Deuxième livre de David Foenkinos adapté sur grand écran, Les souvenirs est un récit intergénérationnel sur le temps : celui qu’un fils a devant lui, celui que des parents subissent, celui d’une grand-mère qui est compté. En résumé, « ça passe vite la vie quand même ». Le film débute ainsi comme il se finira : avec un enterrement. Les souvenirs c’est aussi ce qu’on emporte dans la tombe. Ce genre d’histoire peut être vite plombée par une overdose de sentimentalisme.
Ici Jean-Paul Rouve réussit le périlleux équilibre entre les sentiments et la dérision. L’humour, parfois un peu noir, allège le film et illumine des personnages plutôt banals (mais drôles) dans leur vie étriquée. Car la vie ressemble à un mouroir. Chacun creuse sa tombe, et il faudra tout un élan (et un étrange caissier sur une aire d’autoroute) pour qu’ils se ressaisissent. Que les cloisons qui les séparent (l’âge, les envies, l’avenir, les fameux souvenirs) disparaissent pour les réunir dans la même pièce.
Les souvenirs ne manque pas de tendresse ni de sincérité. Le film est efficace et cocasse, consensuel et bien écrit. Les comédiens sont justes en permanence. L'ensemble donne cette impression agréable de « feel good movie », ponctué de séquences délicieusement absurdes (notamment la visite à l’apprenti-peintre). Les dialogues régalent et le regard de Rouve sur l’homo-occidentalus, entre observations moqueuses et tics de langages, ont l’effet d’un euphorisant.

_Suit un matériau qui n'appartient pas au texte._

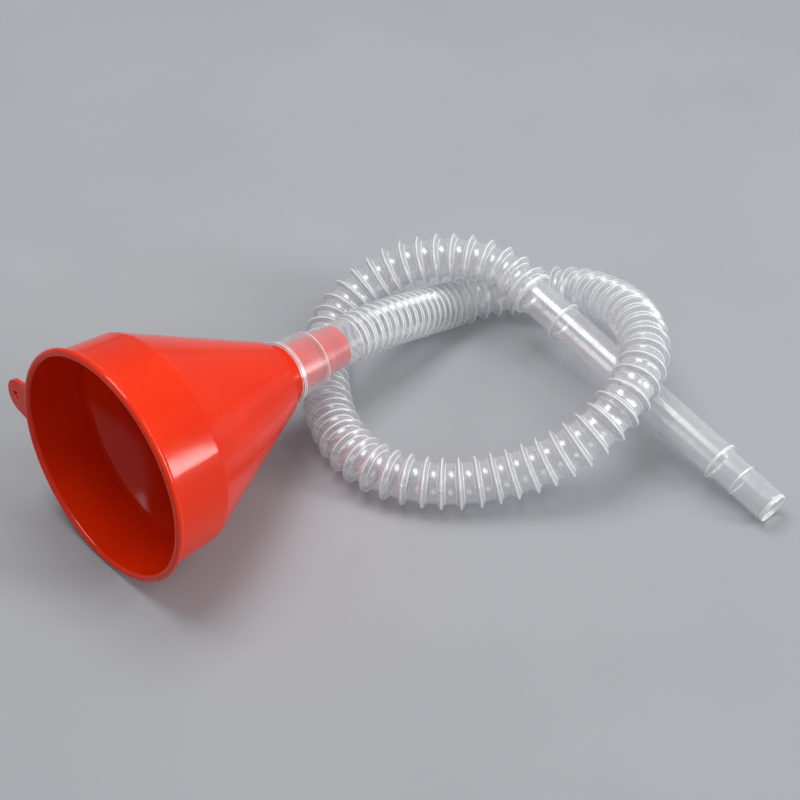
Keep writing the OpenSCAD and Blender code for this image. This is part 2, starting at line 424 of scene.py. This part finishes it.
def bands_along(nodes, links, place, origin, axis, bands):
    """1 where the distance along an axis falls in one of the bands of (start, end), else 0."""
    along = nodes.new("ShaderNodeVectorMath")
    along.operation = "DOT_PRODUCT"
    along.inputs[1].default_value = tuple(axis)
    links.new(place, along.inputs[0])
    start_of_axis = float(np.dot(origin, axis))
    total = None
    for start, end in bands:
        inside = nodes.new("ShaderNodeMath")
        inside.operation = "COMPARE"
        inside.inputs[1].default_value = start_of_axis + (start + end) / 2
        inside.inputs[2].default_value = (end - start) / 2
        links.new(along.outputs["Value"], inside.inputs[0])
        if total is None:
            total = inside.outputs["Value"]
            continue
        either = nodes.new("ShaderNodeMath")
        either.operation = "MAXIMUM"
        links.new(total, either.inputs[0])
        links.new(inside.outputs["Value"], either.inputs[1])
        total = either.outputs["Value"]
    return total


def veil_of_layer(nodes, links, face_on, edge_on):
    """How much one layer hides of what lies behind it, seen squarely and at its edge."""
    facing = nodes.new("ShaderNodeLayerWeight")
    facing.inputs["Blend"].default_value = 0.3
    veil = nodes.new("ShaderNodeMapRange")
    veil.inputs["To Min"].default_value = face_on
    veil.inputs["To Max"].default_value = edge_on
    links.new(facing.outputs["Facing"], veil.inputs["Value"])
    return veil.outputs["Result"]


def milky_plastic(name, face_on, edge_on, origin=None, axis=None, bands=()):
    """Thin blow-moulded plastic: clear with a grey-white veil, faint streaks and a soft gloss.
    face_on and edge_on say how dense the veil is. The bands along the axis are the lips and
    beads, where the plastic is thick and whiter."""
    material, nodes, links, shader = start_material(name)
    place = object_place(nodes)
    colour = mottled(nodes, links, place, 70, (0.70, 0.71, 0.75), (0.80, 0.81, 0.84))
    veil = veil_of_layer(nodes, links, face_on, edge_on)
    if bands:
        white = bands_along(nodes, links, place, origin, axis, bands)
        colour = blend_colours(nodes, links, white, colour, (0.95, 0.955, 0.965))
        thick = nodes.new("ShaderNodeMath")
        thick.operation = "MULTIPLY_ADD"
        thick.inputs[1].default_value = BAND_VEIL
        links.new(white, thick.inputs[0])
        links.new(veil, thick.inputs[2])
        veil = thick.outputs["Value"]
    links.new(colour, shader.inputs["Base Color"])
    links.new(veil, shader.inputs["Alpha"])
    smudge = noise(nodes, links, place, 150, detail=4)
    links.new(spread_over(nodes, links, smudge, 0.18, 0.30), shader.inputs["Roughness"])
    # High, because the gloss of so clear a layer is scaled down with the rest of it
    shader.inputs["IOR"].default_value = 4.0
    return material


def frosted_plastic():
    """The same plastic where it is bent most, at the rings' crests and feet: white and dense."""
    material, nodes, links, shader = start_material("frosted_edges")
    place = object_place(nodes)
    colour = mottled(nodes, links, place, 110, (0.92, 0.925, 0.94), (0.97, 0.972, 0.98))
    links.new(colour, shader.inputs["Base Color"])
    links.new(veil_of_layer(nodes, links, 0.60, 0.92), shader.inputs["Alpha"])
    smudge = noise(nodes, links, place, 110)
    links.new(spread_over(nodes, links, smudge, 0.16, 0.28), shader.inputs["Roughness"])
    shader.inputs["IOR"].default_value = 1.6
    return material


def pale_floor():
    """Plain matte studio paper with the faintest mottling."""
    material, nodes, links, shader = start_material("pale_floor")
    place = object_place(nodes)
    colour = mottled(nodes, links, place, 6, (0.36, 0.37, 0.39), (0.38, 0.39, 0.41))
    links.new(colour, shader.inputs["Base Color"])
    shader.inputs["Roughness"].default_value = 0.75
    shader.inputs["Specular IOR Level"].default_value = 0.15
    return material


def paint(piece, *materials):
    for material in materials:
        piece.data.materials.append(material)


def paint_cad(node, material):
    """Puts a better material in every slot of a carried-over CAD node."""
    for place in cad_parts[node].material_slots:
        place.material = material


# ---- Floor and light -----------------------------------------------------------------------------

FLOOR_HALF = 6.0
FLOOR_Z = -0.0003
MIDDLE = (0.08, -0.05, 0.03)


def make_floor(material):
    """A wide sheet, just below the surface that the object lies on."""
    mesh = bpy.data.meshes.new("floor")
    half = FLOOR_HALF
    corners = [(-half, -half, 0), (half, -half, 0), (half, half, 0), (-half, half, 0)]
    mesh.from_pydata(corners, [], [(0, 1, 2, 3)])
    floor = bpy.data.objects.new("floor", mesh)
    floor.location.z = FLOOR_Z
    bpy.context.collection.objects.link(floor)
    paint(floor, material)


def softbox(name, place, width, height, watts):
    """A rectangular light that looks at the middle of the object."""
    light = bpy.data.lights.new(name, "AREA")
    light.shape = "RECTANGLE"
    light.size = width
    light.size_y = height
    light.energy = watts
    holder = bpy.data.objects.new(name, light)
    aim(holder, place, MIDDLE)
    bpy.context.collection.objects.link(holder)


def make_light():
    """Soft light from all round, and boxes that give the plastic its soft-edged highlights."""
    world = bpy.data.worlds.new("studio")
    world.use_nodes = True
    sky = world.node_tree.nodes["Background"]
    sky.inputs["Color"].default_value = (0.95, 0.97, 1.0, 1)
    sky.inputs["Strength"].default_value = 0.38
    bpy.context.scene.world = world
    softbox("key", (1.45, -2.45, 0.98), width=0.6, height=1.7, watts=46)
    softbox("upper", (1.3, -1.5, 2.3), width=0.7, height=0.7, watts=12)
    softbox("top", (0.1, 0.3, 1.5), width=1.0, height=0.7, watts=14)


# ---- Put together --------------------------------------------------------------------------------

make_camera()
set_view()
gathered_rings, open_rings = make_hose()

red = red_plastic()
milky = milky_plastic("milky_plastic", 0.17, 0.64)
frosted = frosted_plastic()
cuff_plastic = milky_plastic("milky_cuff", 0.08, 0.50, MOUTH, AXIS, CUFF_BANDS)
nozzle_plastic = milky_plastic(
    "milky_nozzle", 0.17, 0.64, NOZZLE_START, NOZZLE_AXIS, NOZZLE_BANDS)
paint(gathered_rings, milky, frosted)
paint(open_rings, milky, frosted)
paint_cad("funnel_body", red)
paint_cad("hose_cuff", cuff_plastic)
paint_cad("hose_nozzle", nozzle_plastic)

make_floor(pale_floor())
make_light()
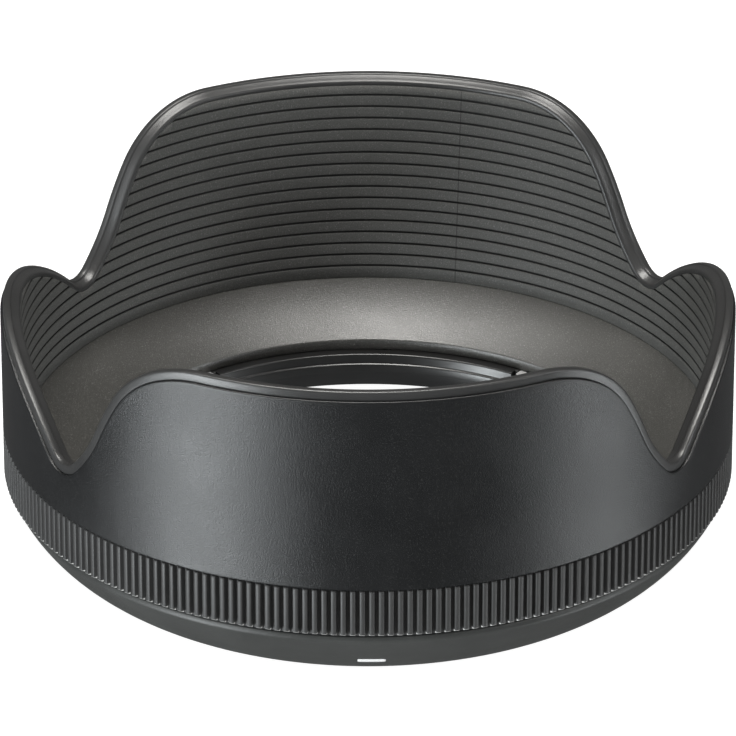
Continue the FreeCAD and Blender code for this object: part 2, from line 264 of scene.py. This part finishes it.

Il y a un grain de folie derrière toute cette normalité qui est réjouissante. Il contraste avec ce passé qui s’évapore devant nos yeux. Ce temps qui passe et qu’on ne peut plus rattraper. Cette mine déconfite ou dépressive qui nous marque le visage alors qu’on aime la vie. « Quand le présent n’avance plus, il faut remettre de l’essence dans le passé. » L’essence c’est une affaire de sens. Celui qu’il fait donner à son existence.
Et justement, en affirmant leur refus de subir les décisions des autres, en provoquant un à un le déclic qui va les obliger à changer, les personnages donnent une belle dimension au propos existentialiste (mais léger) du film. Ce qui conduira le spectateur à verser sa petite larme vers la fin. Il faut dire qu’Annie Cordy est formidable en grand-mère franche et pas dupe. Car, et ce n’est pas le moindre exploit, en donnant un ADN commun et cinématographique à Annie Cordy, Michel Blanc, Chantal Lauby et Mathieu Spinosi (violoniste avant d'être acteur), auxquels on peut ajouter Audrey Lamy et Jean-Paul Rouve, le réalisateur réunit l'opérette, le Splendid, les Nuls, les Robins des bois, Scènes de ménages. Chaque génération de la comédie est représentée, ce qui forme un orchestre cohérent pour une partition efficace et touchante. Tous ont le souci du travail bien fait, l'envie de donner le change au public. Et ça en fait un beau souvenir.